II A instrução preparatória policial e as garantias da defesa
1 Introdução
2 As garantias da defesa - no domínio dos textos e no dos factos
3 A necessidade das garantias da defesa na instrução escrita
4 O direito legal e o direito real

Notas

Prefácio


Reler Zenha, hoje


As Notas sobre a Instrução Criminal de Francisco Salgado Zenha constituem, a variados títulos, um pequeno-grande livro exemplar que ainda hoje, como quando em 1968 foi escrito, se revela um documento jurídico-político fundamental, cuja leitura ou releitura traz consigo esclarecimentos importantes sobre o passado e abre perspectivas ao futuro. O livro apresenta-se, por outro lado, como um retrato fidelíssimo da figura moral, política, cívica e profissional do grande português que foi Francisco Salgado Zenha. A sua reedição, acompanhada da homenagem que com ela e através dela a Universidade do Minho quis render ao seu Autor, surge deste modo como um serviço justo e inestimável prestado à Cultura, à Ciência Jurídica e à História política portuguesas.
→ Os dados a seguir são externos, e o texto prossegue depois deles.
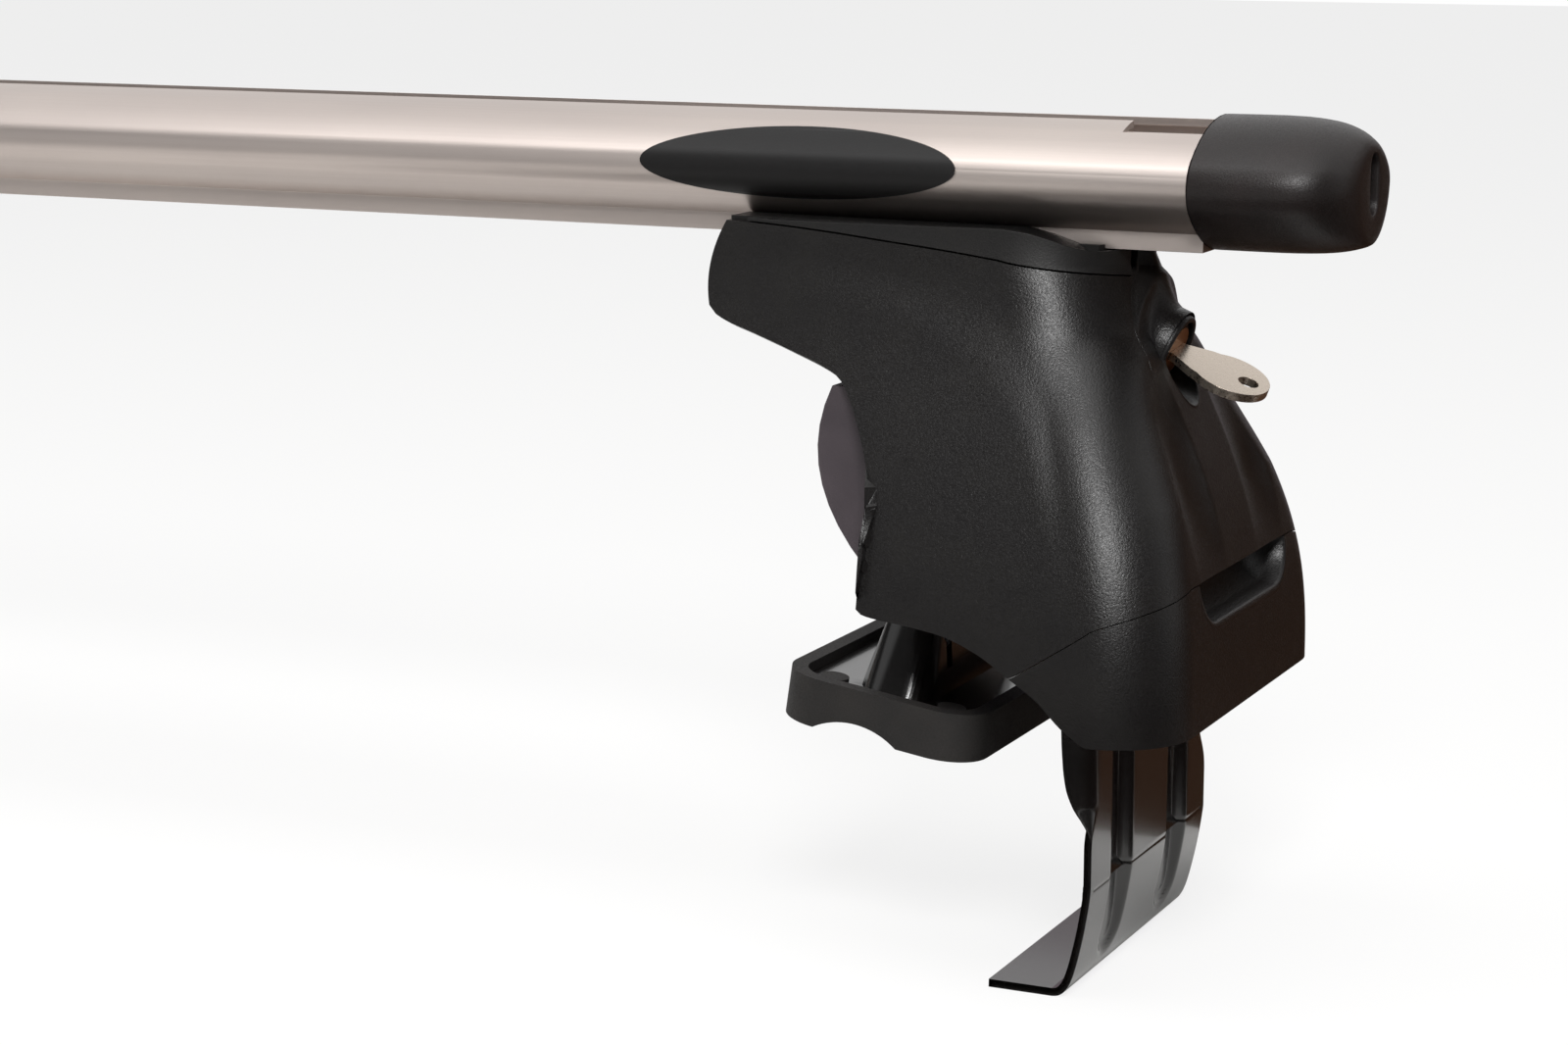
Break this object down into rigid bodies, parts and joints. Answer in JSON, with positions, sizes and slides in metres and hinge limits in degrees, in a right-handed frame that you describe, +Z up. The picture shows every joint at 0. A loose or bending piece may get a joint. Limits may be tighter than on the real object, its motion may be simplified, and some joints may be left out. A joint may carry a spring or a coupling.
{
  "type": "roof rack crossbar",
  "caption": "Aluminium roof rack crossbar with slots above and below, black end caps and lockable clamp feet with rubber pads and door-frame hooks.",
  "frame": {"origin": "middle of the bar's length and depth, level with the undersides of the two hooks' lips", "axes": "+X along the bar towards the foot with the badge and the key, +Y towards the back of the bar's section (the badge faces -Y), +Z up"},
  "size_m": [1.195, 0.129, 0.2131],
  "materials": {
    "aluminium_profile": "anodised, satin",
    "cap_plastic": "fine grain",
    "badge_black": "smooth",
    "cradle_plastic": "fine grain",
    "plated_steel": "zinc plated",
    "grey_plastic": "smooth, satin",
    "cover_plastic": "spark-eroded grain",
    "lock_case": "dark, cast",
    "lock_brass": "satin",
    "key_nickel": "nickel plated",
    "hook_coating": "gloss black",
    "pad_rubber": "moulded, matt"
  },
  "bodies": {
    "bar": {"bar_extrusion": "aluminium_profile", "blank_badge": "badge_black"},
    "right_cap_body": {"right_end_cap": "cap_plastic"},
    "right_foot": {"right_cradle": "cradle_plastic", "right_tower": "plated_steel", "right_lock_catches": "plated_steel", "right_tee_bolt": "plated_steel", "right_tee_nut": "plated_steel", "right_housing": "grey_plastic", "right_hook_pin": "plated_steel", "right_barrel_nut": "plated_steel", "right_pad_pin": "plated_steel"},
    "right_shell": {"right_cover": "cover_plastic", "right_skirt": "cover_plastic", "right_lock_barrel": "lock_case"},
    "right_lock": {"right_lock_plug": "lock_brass", "right_lock_cam": "plated_steel"},
    "right_hook_body": {"right_hook": "hook_coating"},
    "right_washer_body": {"right_washer": "plated_steel"},
    "right_screw_body": {"right_clamp_screw": "plated_steel"},
    "right_pad_body": {"right_pad_plate": "hook_coating", "right_rubber_pad": "pad_rubber"},
    "right_key_body": {"right_key": "key_nickel"},
    "left_cap_body": {"left_end_cap": "cap_plastic"},
    "left_foot": {"left_cradle": "cradle_plastic", "left_tower": "plated_steel", "left_lock_catches": "plated_steel", "left_tee_bolt": "plated_steel", "left_tee_nut": "plated_steel", "left_housing": "grey_plastic", "left_hook_pin": "plated_steel", "left_barrel_nut": "plated_steel", "left_pad_pin": "plated_steel"},
    "left_shell": {"left_cover": "cover_plastic", "left_skirt": "cover_plastic", "left_lock_barrel": "lock_case"},
    "left_lock": {"left_lock_plug": "lock_brass", "left_lock_cam": "plated_steel"},
    "left_hook_body": {"left_hook": "hook_coating"},
    "left_washer_body": {"left_washer": "plated_steel"},
    "left_screw_body": {"left_clamp_screw": "plated_steel"},
    "left_pad_body": {"left_pad_plate": "hook_coating", "left_rubber_pad": "pad_rubber"}
  },
  "joints": [
    {"name": "right_cap_pull", "type": "slide", "parent": "bar", "child": "right_cap_body", "axis": [1, 0, 0], "range_m": [0, 0.03]},
    {"name": "right_foot_slide", "type": "slide", "parent": "bar", "child": "right_foot", "axis": [-1, 0, 0], "range_m": [0, 0.15]},
    {"name": "right_cover_slide", "type": "slide", "parent": "right_foot", "child": "right_shell", "axis": [1, 0, 0], "range_m": [0, 0.12]},
    {"name": "right_lock_turn", "type": "hinge", "parent": "right_shell", "child": "right_lock", "pos_m": [0.5489, 0, 0.1545], "axis": [0.9272, 0, -0.3746], "range_deg": [0, 90]},
    {"name": "right_key_pull", "type": "slide", "parent": "right_lock", "child": "right_key_body", "axis": [0.9272, 0, -0.3746], "range_m": [0, 0.03]},
    {"name": "right_pad_tilt", "type": "hinge", "parent": "right_foot", "child": "right_pad_body", "pos_m": [0.491, 0, 0.0847], "axis": [0, 1, 0], "range_deg": [-12, 12]},
    {"name": "right_hook_swing", "type": "hinge", "parent": "right_foot", "child": "right_hook_body", "pos_m": [0.5385, 0, 0.1357], "axis": [0, -1, 0], "range_deg": [0, 8]},
    {"name": "right_washer_slide", "type": "slide", "parent": "right_foot", "child": "right_washer_body", "axis": [1, 0, 0], "range_m": [0, 0.0045]},
    {"name": "right_screw_turn", "type": "hinge", "parent": "right_washer_body", "child": "right_screw_body", "pos_m": [0.546, 0, 0.1147], "axis": [1, 0, 0], "range_deg": [0, 1250]},
    {"name": "left_cap_pull", "type": "slide", "parent": "bar", "child": "left_cap_body", "axis": [-1, 0, 0], "range_m": [0, 0.03]},
    {"name": "left_foot_slide", "type": "slide", "parent": "bar", "child": "left_foot", "axis": [1, 0, 0], "range_m": [0, 0.15]},
    {"name": "left_cover_slide", "type": "slide", "parent": "left_foot", "child": "left_shell", "axis": [-1, 0, 0], "range_m": [0, 0.12]},
    {"name": "left_lock_turn", "type": "hinge", "parent": "left_shell", "child": "left_lock", "pos_m": [-0.5489, 0, 0.1545], "axis": [-0.9272, 0, -0.3746], "range_deg": [0, 90]},
    {"name": "left_pad_tilt", "type": "hinge", "parent": "left_foot", "child": "left_pad_body", "pos_m": [-0.491, 0, 0.0847], "axis": [0, -1, 0], "range_deg": [-12, 12]},
    {"name": "left_hook_swing", "type": "hinge", "parent": "left_foot", "child": "left_hook_body", "pos_m": [-0.5385, 0, 0.1357], "axis": [0, 1, 0], "range_deg": [0, 8]},
    {"name": "left_washer_slide", "type": "slide", "parent": "left_foot", "child": "left_washer_body", "axis": [-1, 0, 0], "range_m": [0, 0.0045]},
    {"name": "left_screw_turn", "type": "hinge", "parent": "left_washer_body", "child": "left_screw_body", "pos_m": [-0.546, 0, 0.1147], "axis": [-1, 0, 0], "range_deg": [0, 1250]}
  ],
  "couplings": [
    {"joint": "right_washer_slide", "follows": "right_hook_swing", "m_per_rad": 0.031},
    {"joint": "right_screw_turn", "follows": "right_hook_swing", "ratio": 155.82},
    {"joint": "left_washer_slide", "follows": "left_hook_swing", "m_per_rad": 0.031},
    {"joint": "left_screw_turn", "follows": "left_hook_swing", "ratio": 155.82}
  ]
}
As Notas apresentam-se, antes de tudo, como um requisitório corajoso contra um regime antidemocrático, em prol de uma mudança radical prezadora dos direitos humanos dos arguidos. Zenha denuncia nelas - e esse terá sido o propósito fundamental da publicação naquele preciso tempo - o regime de excepção, escandaloso aos olhos da Europa democrática, que continuava a valer no direito português de então para os delitos políticos: por em relação a estes a instrução judiciária pré-acusatória ter sido substituída pela competência exclusiva da polícia política para a investigação; por o poder de privar da liberdade sem qualquer controle não governamental ter sido alargado de 8 para 180 dias; por o julgamento de tais delitos ter sido atribuído a um Tribunal Militar Especial e, depois, a Tribunais Plenários; por da decisão final do Plenário caber recurso, em termos limitados, apenas para a Secção Criminal do Supremo Tribunal de Justiça.
Em tudo isto se depara com uma denúncia moral e política, fundada na situação de atroz limitação em que assim se colocavam as garantias efectivas dos acusados e a consistência da sua defesa: as provas que interessavam e podiam relevar em juízo eram obtidas pela polícia política, ao mais puro estilo inquisitório, "numa caça efectuada numa coutada reservada"; a polícia política não consentia na assistência ou sequer na simples presença do defensor aos interrogatórios a que o detido era submetido; a polícia política não reconhecia ao detido o direito de comunicar com o seu defensor. Inserindo todo este quadro negro da política criminal e do processo penal relativos à delinquência política na evolução, que a traço esquemático mas firme desenha, a partir de 1926, do processo penal português em geral - a adopção de um sistema acusatório puramente formal, a abolição do tribunal do júri, a consagração de regimes de excepção em favor das polícias, criminal e política, a administrativação da instrução a partir de 1945 - o político Zenha junta o seu protesto e empresta a sua voz à consciência pública, silenciosa que fosse, contra um regime político fautor de restrições inadmissíveis e insuportáveis dos mais elementares direitos, liberdades e garantias dos cidadãos.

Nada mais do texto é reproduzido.